◆ **Problem to work on**:
Copy the listing below line for line, starting at its first line and ending with the line that has "table under soft" in it. Add nothing.

----

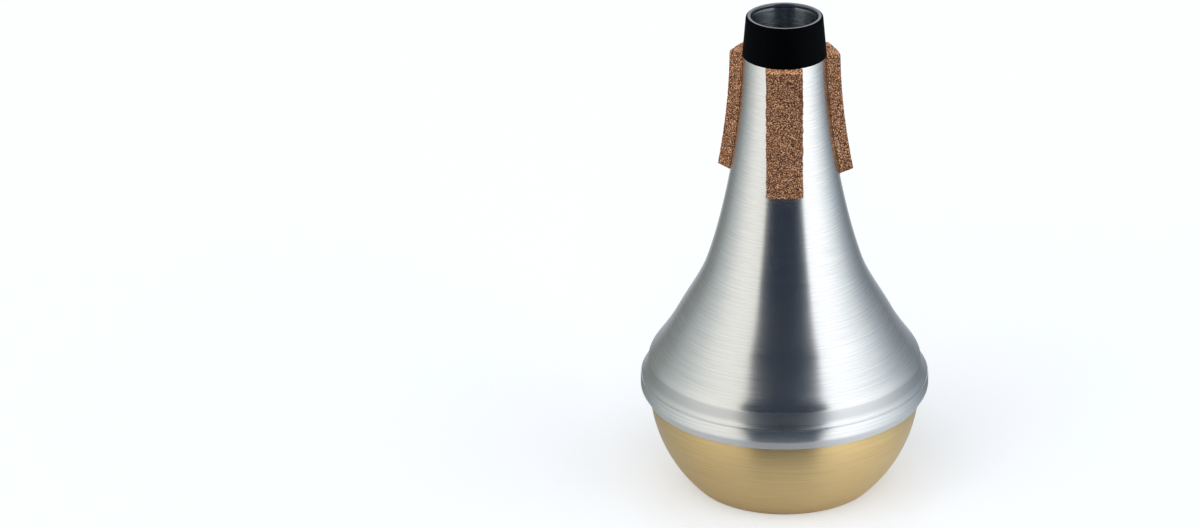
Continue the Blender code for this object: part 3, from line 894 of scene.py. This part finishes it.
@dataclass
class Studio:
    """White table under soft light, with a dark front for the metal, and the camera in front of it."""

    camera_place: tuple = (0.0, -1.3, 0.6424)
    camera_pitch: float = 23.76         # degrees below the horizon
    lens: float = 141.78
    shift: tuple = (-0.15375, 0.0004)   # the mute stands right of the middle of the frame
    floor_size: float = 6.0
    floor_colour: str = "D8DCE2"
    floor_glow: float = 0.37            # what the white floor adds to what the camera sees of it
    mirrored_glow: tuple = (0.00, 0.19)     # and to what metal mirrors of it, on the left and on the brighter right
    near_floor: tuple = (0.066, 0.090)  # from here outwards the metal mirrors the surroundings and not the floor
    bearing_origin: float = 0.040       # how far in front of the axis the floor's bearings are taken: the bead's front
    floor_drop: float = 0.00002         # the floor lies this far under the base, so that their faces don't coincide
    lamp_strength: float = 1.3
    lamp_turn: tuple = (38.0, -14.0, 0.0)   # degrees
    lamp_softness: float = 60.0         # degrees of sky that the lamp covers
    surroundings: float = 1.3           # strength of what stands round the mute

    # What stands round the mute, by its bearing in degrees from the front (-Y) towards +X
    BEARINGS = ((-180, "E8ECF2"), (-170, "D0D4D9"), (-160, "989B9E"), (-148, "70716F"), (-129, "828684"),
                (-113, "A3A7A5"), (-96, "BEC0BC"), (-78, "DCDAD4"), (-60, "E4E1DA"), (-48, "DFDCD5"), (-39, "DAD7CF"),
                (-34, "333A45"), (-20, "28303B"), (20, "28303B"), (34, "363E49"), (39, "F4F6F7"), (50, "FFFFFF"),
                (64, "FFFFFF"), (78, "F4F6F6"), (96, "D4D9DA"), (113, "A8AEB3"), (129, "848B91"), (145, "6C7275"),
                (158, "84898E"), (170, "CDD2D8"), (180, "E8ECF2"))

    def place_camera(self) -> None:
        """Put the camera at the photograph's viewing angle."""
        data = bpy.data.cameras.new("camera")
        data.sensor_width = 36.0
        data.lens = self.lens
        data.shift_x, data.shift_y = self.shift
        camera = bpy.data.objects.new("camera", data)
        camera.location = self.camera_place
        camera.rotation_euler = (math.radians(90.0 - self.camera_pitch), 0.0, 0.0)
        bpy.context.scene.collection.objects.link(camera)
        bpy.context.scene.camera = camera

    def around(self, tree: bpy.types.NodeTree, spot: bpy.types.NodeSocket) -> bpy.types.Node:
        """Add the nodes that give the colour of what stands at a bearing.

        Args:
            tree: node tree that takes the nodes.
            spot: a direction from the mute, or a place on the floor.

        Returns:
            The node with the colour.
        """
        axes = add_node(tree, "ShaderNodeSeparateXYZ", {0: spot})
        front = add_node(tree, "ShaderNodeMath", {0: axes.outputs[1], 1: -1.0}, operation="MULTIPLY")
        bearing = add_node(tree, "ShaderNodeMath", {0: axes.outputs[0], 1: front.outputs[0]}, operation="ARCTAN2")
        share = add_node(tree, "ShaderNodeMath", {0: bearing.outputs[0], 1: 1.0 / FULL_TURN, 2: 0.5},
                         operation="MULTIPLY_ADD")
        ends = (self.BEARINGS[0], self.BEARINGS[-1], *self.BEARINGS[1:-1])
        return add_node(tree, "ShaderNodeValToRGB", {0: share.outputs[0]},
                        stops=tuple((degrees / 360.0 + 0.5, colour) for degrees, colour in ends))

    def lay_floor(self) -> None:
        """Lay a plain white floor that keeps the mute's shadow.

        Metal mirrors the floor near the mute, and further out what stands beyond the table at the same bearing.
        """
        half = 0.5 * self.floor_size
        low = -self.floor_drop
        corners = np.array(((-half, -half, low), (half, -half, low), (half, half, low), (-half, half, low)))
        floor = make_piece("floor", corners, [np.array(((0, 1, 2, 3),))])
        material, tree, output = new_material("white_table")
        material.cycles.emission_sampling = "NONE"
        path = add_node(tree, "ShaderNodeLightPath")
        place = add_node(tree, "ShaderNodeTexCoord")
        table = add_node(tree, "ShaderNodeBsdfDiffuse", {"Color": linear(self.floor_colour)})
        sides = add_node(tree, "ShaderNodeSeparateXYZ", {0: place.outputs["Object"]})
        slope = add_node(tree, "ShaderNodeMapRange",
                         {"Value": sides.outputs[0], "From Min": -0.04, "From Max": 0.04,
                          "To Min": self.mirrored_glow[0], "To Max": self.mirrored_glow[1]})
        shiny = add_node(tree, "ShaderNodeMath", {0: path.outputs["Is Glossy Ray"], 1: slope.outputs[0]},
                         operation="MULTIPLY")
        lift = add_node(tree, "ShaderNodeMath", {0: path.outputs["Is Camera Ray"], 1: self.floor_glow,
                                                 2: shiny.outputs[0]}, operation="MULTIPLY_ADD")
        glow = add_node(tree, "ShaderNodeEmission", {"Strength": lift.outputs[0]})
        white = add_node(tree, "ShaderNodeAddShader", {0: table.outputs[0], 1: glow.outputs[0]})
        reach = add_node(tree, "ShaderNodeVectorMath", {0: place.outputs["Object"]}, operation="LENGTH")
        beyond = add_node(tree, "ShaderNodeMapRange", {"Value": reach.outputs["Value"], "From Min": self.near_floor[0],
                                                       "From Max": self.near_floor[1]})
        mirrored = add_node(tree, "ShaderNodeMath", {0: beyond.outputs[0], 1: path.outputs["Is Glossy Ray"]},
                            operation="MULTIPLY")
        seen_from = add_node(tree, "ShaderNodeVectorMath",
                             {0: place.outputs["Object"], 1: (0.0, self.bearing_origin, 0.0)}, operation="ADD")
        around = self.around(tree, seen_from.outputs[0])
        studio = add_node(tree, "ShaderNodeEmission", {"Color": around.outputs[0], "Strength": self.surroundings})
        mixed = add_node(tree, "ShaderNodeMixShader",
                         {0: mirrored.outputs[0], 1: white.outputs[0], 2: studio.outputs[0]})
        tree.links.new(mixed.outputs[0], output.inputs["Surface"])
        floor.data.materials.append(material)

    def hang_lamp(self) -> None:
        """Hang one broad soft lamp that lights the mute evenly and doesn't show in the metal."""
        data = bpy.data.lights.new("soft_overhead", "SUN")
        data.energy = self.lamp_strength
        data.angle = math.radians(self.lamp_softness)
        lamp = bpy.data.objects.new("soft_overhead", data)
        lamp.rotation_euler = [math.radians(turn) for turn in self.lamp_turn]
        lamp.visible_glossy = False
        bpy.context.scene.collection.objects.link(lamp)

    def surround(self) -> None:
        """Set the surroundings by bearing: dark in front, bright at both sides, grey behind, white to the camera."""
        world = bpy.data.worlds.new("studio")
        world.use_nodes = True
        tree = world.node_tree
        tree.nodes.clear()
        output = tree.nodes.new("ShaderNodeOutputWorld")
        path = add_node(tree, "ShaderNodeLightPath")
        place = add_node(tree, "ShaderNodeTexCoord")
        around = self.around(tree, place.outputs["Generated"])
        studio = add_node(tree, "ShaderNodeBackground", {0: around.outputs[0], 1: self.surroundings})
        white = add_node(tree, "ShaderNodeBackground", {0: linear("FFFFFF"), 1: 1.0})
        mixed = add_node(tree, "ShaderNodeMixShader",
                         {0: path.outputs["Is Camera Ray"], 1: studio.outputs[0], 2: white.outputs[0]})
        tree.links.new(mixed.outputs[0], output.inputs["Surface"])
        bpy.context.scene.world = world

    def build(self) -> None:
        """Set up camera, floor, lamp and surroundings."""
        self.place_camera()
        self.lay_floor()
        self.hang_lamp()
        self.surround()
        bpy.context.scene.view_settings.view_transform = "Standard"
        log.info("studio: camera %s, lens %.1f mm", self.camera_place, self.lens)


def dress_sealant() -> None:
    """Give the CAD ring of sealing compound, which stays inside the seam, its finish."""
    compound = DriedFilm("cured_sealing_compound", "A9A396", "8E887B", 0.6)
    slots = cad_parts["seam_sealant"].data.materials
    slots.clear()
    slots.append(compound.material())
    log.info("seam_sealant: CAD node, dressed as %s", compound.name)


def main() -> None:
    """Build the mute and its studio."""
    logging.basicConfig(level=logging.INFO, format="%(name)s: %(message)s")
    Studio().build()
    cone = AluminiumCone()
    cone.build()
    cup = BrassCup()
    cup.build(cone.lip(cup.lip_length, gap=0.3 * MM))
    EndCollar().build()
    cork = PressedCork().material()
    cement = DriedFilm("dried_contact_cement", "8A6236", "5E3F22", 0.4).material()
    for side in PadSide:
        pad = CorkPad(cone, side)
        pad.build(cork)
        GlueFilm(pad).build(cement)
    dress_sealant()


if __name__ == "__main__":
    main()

----

◆ **Result of this task**:
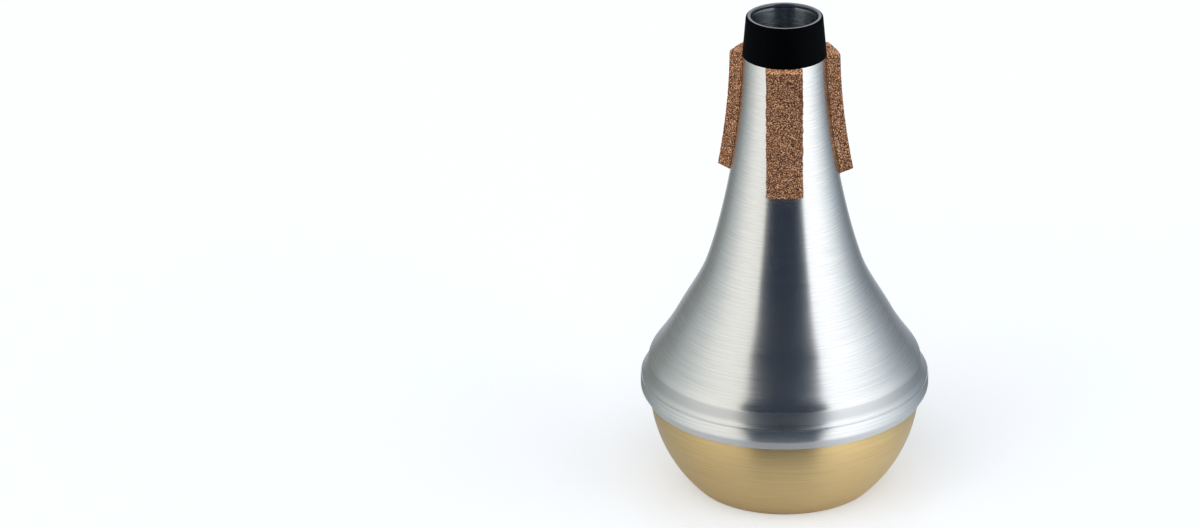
Continue the Blender code for this object: part 3, from line 894 of scene.py. This part finishes it.
@dataclass
class Studio:
    """White table under soft light, with a dark front for the metal, and the camera in front of it."""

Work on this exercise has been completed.